Indeed, some Democrats insist that Greitens should face a criminal investigation. Senator Brandon Ellington (D-Kansas City) went as far as telling the Star
that Greitens' actions could constitute a felony, adding, "Due to the serious nature of these accusations, I believe Eric Greitens cannot effectively function as governor and I strongly urge him to resign.”
It's worth noting that Missouri law actually contains no specific prohibitions against blackmail or extortion. Invasion of privacy
, as defined under state statute, would require prosecutors to prove a suspect "create[ed] an image of another person, without the person's consent, while the person is in a state of full or partial nudity and is in a place where one would have a reasonable expectation of privacy." A conviction would result in a class A misdemeanor, which carries up to one year in prison and a fine of up $2,000. If the photo is distributed, which is not being alleged in this case, the penalty would rise to a class E felony and up to four years in prison.
Floating behind the talk of criminal investigations and resignation is the woman at the center of scandal — the unnamed woman whose husband secretly recorded her confession in 2015, and then, three years later, provided that recording to various media outlets. Whether she considers herself a victim is unknown. According to a transcript of the recording, she said Greitens later apologized and told her that he'd erased the photo. The two continued to see each other.

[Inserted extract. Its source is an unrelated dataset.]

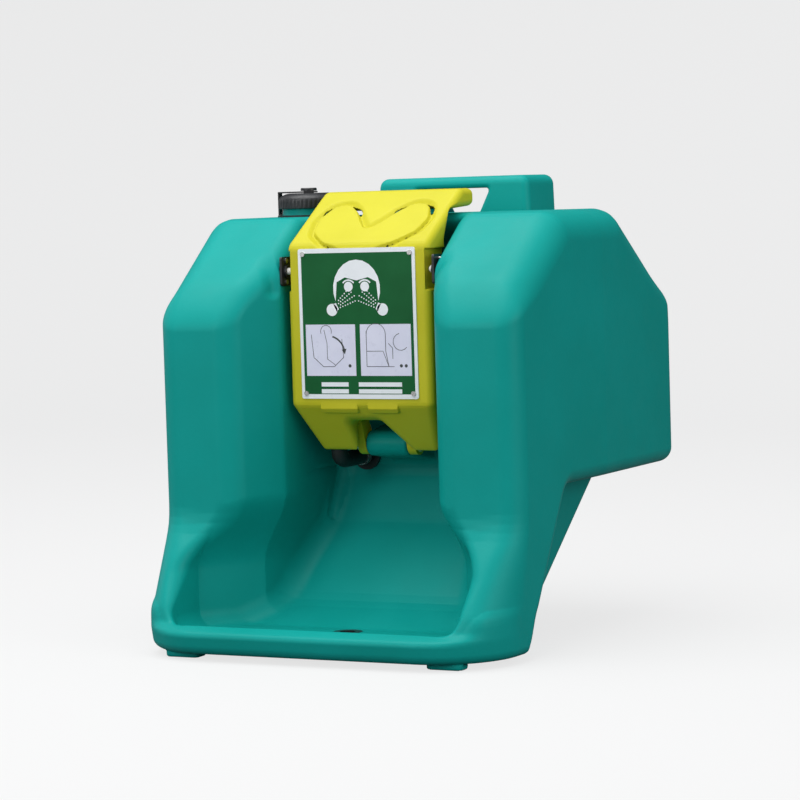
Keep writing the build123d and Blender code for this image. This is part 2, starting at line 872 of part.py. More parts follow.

Crucially, the woman has refused to grant interviews about the affair, but that didn't stop KMOV from splashing the story just hours after the governor's State of the State speech last night. The absence of her voice in this growing scandal — and what it means for coverage of this story going forward — shouldn't go unnoticed
Update 4:20 p.m.:
The calls for an investigation into Greitens' alleged blackmail have gone beyond the legislature. In a statement released this afternoon, St. Louis' top prosecutor, Circuit Attorney Kim Gardner, announced that her office is digging into the case.
The statement reads:
The serious allegations against Missouri Governor Eric Greitens are very troubling. After further consideration, I have decided to launch a formal investigation into the alleged actions of Governor Greitens.
It is essential for residents of the City of St. Louis and our state to have confidence in their leaders. They must know that the Office of the Circuit Attorney will hold public officials accountable in the same manner as any other resident of our city. Both parties and the people of St. Louis deserve a thorough investigation of these allegations.
If anyone has any information related to this matter, I encourage them to contact my office immediately.